It’s safe to say that Mission Bay is San Francisco’s fastest-growing neighborhood. Empty Southern Pacific Railroad yards only 15 years ago, the district is now home to some of San Francisco’s finest apartment and condominium complexes, with more going up seemingly every day. Want to see the future of Mission Bay? Stand at the corner of Third Street and Mission Bay Boulevard and look back toward downtown. You’ll see no fewer than four cranes busy at work, lifting girders and beams into place on what will soon be two new mid-rise apartment complexes, Venue and MB 360. Google Maps still shows the two-block stretch of Fourth Street between Channel and China Basin as an unbroken string of parking lots; they need to catch up.
The neighborhood genesis is simple: once part of San Francisco Bay, Mission Bay was created over a period of time ending in 1910 when land excavated from other parts of the city – notably Rincon Hill – was dumped into the bay. The new real estate transformed a rough-and-tumble waterfront into a patchwork of utilitarian railroad yards and stayed that way for almost a century, until 1998, when Mission Bay was targeted for redevelopment by the City of San Francisco. Catellus, a real estate firm created when Southern Pacific merged with the Santa Fe Railroad, was charged with the job of creating the new neighborhood.
In 2003, Mission Bay’s first major commercial development, the 43-acre USCF Mission Bay Campus, was completed. Since then, Mission Bay has become a magnet for healthcare, pharmaceutical and biotechnology business, attracting the likes of Bayer, Nektar and Fibrogen. Residential development followed UCSF to the neighborhood, beginning on a corridor of Berry Street, across Mission Creek from the heart of Mission Bay. It has since spread throughout the area.
It’s not easy creating a neighborhood out of nothing but it is easy to see why Mission Bay was chosen for that task. Centrally located and within easy walking distance of downtown and AT & T Park, it offers easy access to Caltrain, MUNI and Highway 280, stellar new housing, great bay and city views and a long stretch of waterfront.

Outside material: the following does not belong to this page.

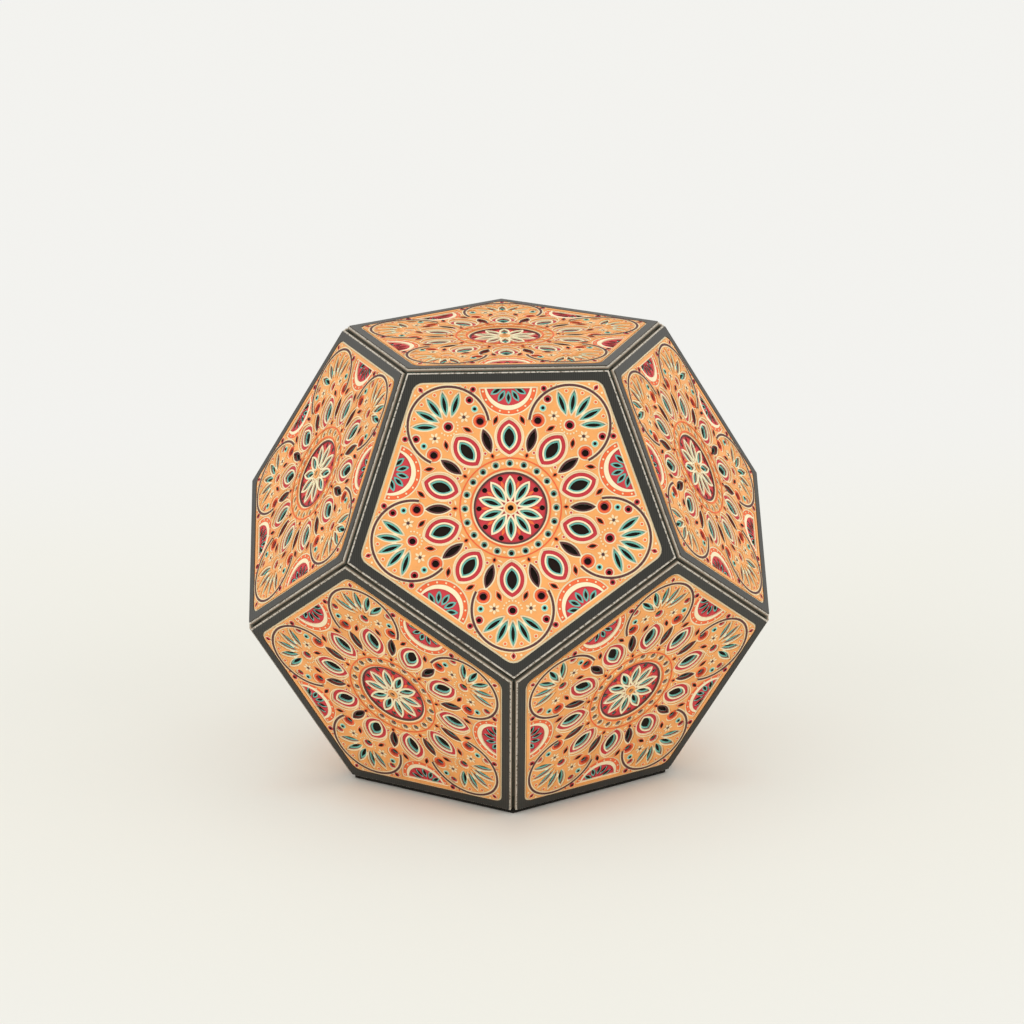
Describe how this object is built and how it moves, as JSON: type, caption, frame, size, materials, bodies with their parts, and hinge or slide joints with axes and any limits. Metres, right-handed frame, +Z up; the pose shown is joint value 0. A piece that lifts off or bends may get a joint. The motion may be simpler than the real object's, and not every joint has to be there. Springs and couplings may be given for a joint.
{
  "type": "paper dodecahedron lantern",
  "caption": "Twelve-sided lantern of layered cut card. Its pierced panels stand on a plain board with a round opening for a small light.",
  "frame": {"origin": "centre of the lantern's footprint, on the surface that it stands on", "axes": "+Z up, square to the face that it stands on. -Y points out of the front, where an upper panel faces forwards and the top panel has a level edge. +X to the right."},
  "size_m": [0.1594, 0.1676, 0.1374],
  "materials": {
    "charcoal_card": "matt charcoal card with a fine fibre grain",
    "orange_card": "matt orange card",
    "cream_card": "matt cream card",
    "crimson_card": "matt crimson card",
    "teal_card": "matt teal card",
    "vermilion_card": "matt vermilion card",
    "plum_card": "matt plum card",
    "black_card": "matt black card",
    "brown_card": "plain brown card",
    "black_board": "matt black board"
  },
  "bodies": {
    "root": {"top_frame": "charcoal_card", "upper_1_frame": "charcoal_card", "upper_2_frame": "charcoal_card", "upper_3_frame": "charcoal_card", "upper_4_frame": "charcoal_card", "upper_5_frame": "charcoal_card", "lower_1_frame": "charcoal_card", "lower_2_frame": "charcoal_card", "lower_3_frame": "charcoal_card", "lower_4_frame": "charcoal_card", "lower_5_frame": "charcoal_card", "top_field": "orange_card", "upper_1_field": "orange_card", "upper_2_field": "orange_card", "upper_3_field": "orange_card", "upper_4_field": "orange_card", "upper_5_field": "orange_card", "lower_1_field": "orange_card", "lower_2_field": "orange_card", "lower_3_field": "orange_card", "lower_4_field": "orange_card", "lower_5_field": "orange_card", "top_cream": "cream_card", "upper_1_cream": "cream_card", "upper_2_cream": "cream_card", "upper_3_cream": "cream_card", "upper_4_cream": "cream_card", "upper_5_cream": "cream_card", "lower_1_cream": "cream_card", "lower_2_cream": "cream_card", "lower_3_cream": "cream_card", "lower_4_cream": "cream_card", "lower_5_cream": "cream_card", "top_crimson": "crimson_card", "upper_1_crimson": "crimson_card", "upper_2_crimson": "crimson_card", "upper_3_crimson": "crimson_card", "upper_4_crimson": "crimson_card", "upper_5_crimson": "crimson_card", "lower_1_crimson": "crimson_card", "lower_2_crimson": "crimson_card", "lower_3_crimson": "crimson_card", "lower_4_crimson": "crimson_card", "lower_5_crimson": "crimson_card", "top_backing": "black_card", "upper_1_backing": "black_card", "upper_2_backing": "black_card", "upper_3_backing": "black_card", "upper_4_backing": "black_card", "upper_5_backing": "black_card", "lower_1_backing": "black_card", "lower_2_backing": "black_card", "lower_3_backing": "black_card", "lower_4_backing": "black_card", "lower_5_backing": "black_card", "teal_sheets": "teal_card", "vermilion_inlays": "vermilion_card", "plum_inlays": "plum_card", "seam_strips": "brown_card", "base_board": "black_board"}
  },
  "joints": []
}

Its developers have anticipated residents’ tastes and needs by attracting a diverse group of restaurants and night spots – nearby King Street is lined with new businesses, restaurants like Umami Burger, Nama, a branch of Amici’s Pizza and, at the ballpark, the Public House and Momo’s – including a neo-classic bowling alley/night club, Lucky Strike Bowl. King Street is also where residents can go for everyday services like Safeway and Walgreens, maybe stopping on their way home at the city’s newest library branch (opened in 2006), at 960 Fourth Street.
Mission Bay has multiple parks, including the promenade behind AT & T Park and UCSF’s central Koret Quad, a large green space featuring multiple outdoor art installations. A section of the 500-mile San Francisco Bay Trail runs along the Mission Bay waterfront. Mission Creek, a venerable waterway at the western edge of the neighborhood, features green space and public walking paths on both shores.
Mission Creek is also where you’ll find evidence of Mission Bay’s funkier days. A group of 20 or so houseboats – “floating homes” – has been bobbing up and down on the creek since the early 1970s, a small anachronistic outlier surrounded by progress and growth of a distinctly 21st-century fashion.
Maybe Mission Creek’s funky houseboat settlement isn’t too much of an outlier, though. All along Terry Francois Boulevard, at Mission Bay’s eastern border, are reminders of a different time and place – weatherbeaten maritime buildings, no-nonsense working piers, ships in the Pier 54 dry dock and a bit of local color, the Bay View Boat Club. Home to an annual “Plastic Regatta,” the club’s modest yellow clubhouse was towed from Hunters Point to its present site at 489 Terry Francois Boulevard in 1962.
There it stays, in the shadow of the shiny new headquarters of clothier Old Navy, a fun reminder that even in San Francisco’s most dynamically changing, newest neighborhood, a little bit of the old city shines through.